- _GOAL OF THE EXERCISE_
Read through the data and report every line in which the word "context" occurs.
===============
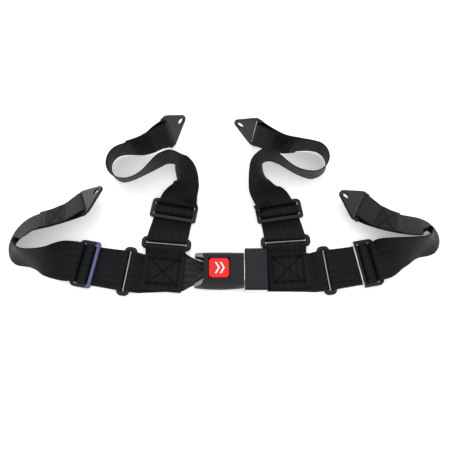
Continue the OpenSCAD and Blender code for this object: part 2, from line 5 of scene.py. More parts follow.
import bmesh
import bpy
import numpy as np
from bpy.props import FloatProperty, FloatVectorProperty, PointerProperty
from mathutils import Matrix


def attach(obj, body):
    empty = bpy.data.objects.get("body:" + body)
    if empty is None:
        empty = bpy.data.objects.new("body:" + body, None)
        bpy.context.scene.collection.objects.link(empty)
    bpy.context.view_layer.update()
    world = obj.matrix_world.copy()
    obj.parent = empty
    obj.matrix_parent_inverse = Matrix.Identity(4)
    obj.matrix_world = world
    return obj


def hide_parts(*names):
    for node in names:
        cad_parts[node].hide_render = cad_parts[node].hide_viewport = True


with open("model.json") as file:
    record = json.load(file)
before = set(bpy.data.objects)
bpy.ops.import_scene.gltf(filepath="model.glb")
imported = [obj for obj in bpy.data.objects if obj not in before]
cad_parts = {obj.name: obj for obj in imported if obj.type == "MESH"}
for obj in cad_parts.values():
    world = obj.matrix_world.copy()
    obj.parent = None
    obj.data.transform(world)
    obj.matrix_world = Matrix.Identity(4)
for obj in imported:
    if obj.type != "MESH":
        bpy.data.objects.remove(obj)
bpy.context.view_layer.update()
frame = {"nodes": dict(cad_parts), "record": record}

bl_info = {
    "name": "Racing harness",
    "version": (1, 0, 0),
    "blender": (4, 5, 0),
    "location": "3D View > Sidebar > Harness",
    "description": "Webbing, stitching, hardware finishes and stage of a four-point racing harness",
    "category": "Object",
}

MM = 0.001
UV_SCALE = 0.05
LEGS = ("left_lap", "right_lap", "left_shoulder", "right_shoulder")

# ---------------------------------------------------------------- sizes and colours


class HarnessWebbing(bpy.types.PropertyGroup):
    """Sizes and colours of the woven webbing."""

    width: FloatProperty(name="Width", description="Width of the webbing", default=0.05, unit="LENGTH")
    thickness: FloatProperty(name="Thickness", description="Thickness of one layer", default=0.0014,
                             unit="LENGTH")
    rib_pitch: FloatProperty(name="Rib pitch", description="Distance between two warp ribs", default=0.0017,
                             unit="LENGTH")
    # Weave colours: the hollows' colour is painted shade, the ribs' colour painted highlight.
    dark: FloatVectorProperty(name="Hollow colour, painted shade", description="Colour in the hollows", subtype="COLOR",
                              size=3, default=(0.0012, 0.0014, 0.0018))
    light: FloatVectorProperty(name="Rib colour, painted highlight", description="Colour on the ribs", subtype="COLOR", size=3,
                               default=(0.0105, 0.0112, 0.0130))


class HarnessThread(bpy.types.PropertyGroup):
    """Sizes and colour of the sewing thread."""

    stitch: FloatProperty(name="Stitch length", description="Length of one stitch", default=0.0032,
                          unit="LENGTH")
    radius: FloatProperty(name="Thread radius", description="Half the thread's thickness", default=0.00046,
                          unit="LENGTH")
    colour: FloatVectorProperty(name="Colour", description="Thread colour", subtype="COLOR", size=3,
                                default=(0.0008, 0.0009, 0.0013))


class HarnessMetal(bpy.types.PropertyGroup):
    """Finishes of the hardware."""

    paint: FloatVectorProperty(name="Paint", description="Painted steel of rings, adjusters and plates",
                               subtype="COLOR", size=3, default=(0.007, 0.008, 0.010))
    cover: FloatVectorProperty(name="Cover plastic", description="Buckle's covers", subtype="COLOR", size=3,
                               default=(0.012, 0.0125, 0.014))
    tongue: FloatVectorProperty(name="Tongue cover", description="Tongue's cover", subtype="COLOR", size=3,
                                default=(0.0055, 0.0068, 0.0095))
    button: FloatVectorProperty(name="Button", description="Push button", subtype="COLOR", size=3,
                                default=(0.72, 0.012, 0.010))


class HarnessStage(bpy.types.PropertyGroup):
    """Floor, light and camera."""

    floor: FloatVectorProperty(name="Floor", description="Floor colour", subtype="COLOR", size=3,
                               default=(0.95, 0.95, 0.95))
    light: FloatProperty(name="Light", description="Strength of the room's light", default=1.0, min=0.0)


# ---------------------------------------------------------------- meshes


def piece(name, verts, faces, material, body, uv=None, smooth=True):
    """One mesh from whole arrays: verts (n, 3) in metres, faces a list of quads or n-gons, uv (n, 2) per
    vertex."""
    mesh = bpy.data.meshes.new(name)
    mesh.from_pydata(verts.tolist(), [], faces.tolist() if isinstance(faces, np.ndarray) else faces)
    if uv is not None:
        layer = mesh.uv_layers.new(name="UVMap")
        loops = np.empty(len(mesh.loops), dtype=np.int32)
        mesh.loops.foreach_get("vertex_index", loops)
        layer.data.foreach_set("uv", uv[loops].astype(np.float32).ravel())
    if smooth:
        mesh.polygons.foreach_set("use_smooth", np.ones(len(mesh.polygons), dtype=bool))
    mesh.materials.append(material)
    mesh.update()
    obj = bpy.data.objects.new(name, mesh)
    bpy.context.scene.collection.objects.link(obj)
    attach(obj, body)
    return obj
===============
- _WORKED SOLUTION_
        bpy.context.scene.collection.objects.link(empty)
    bpy.context.view_layer.update()
bpy.context.view_layer.update()
    bpy.context.scene.collection.objects.link(obj)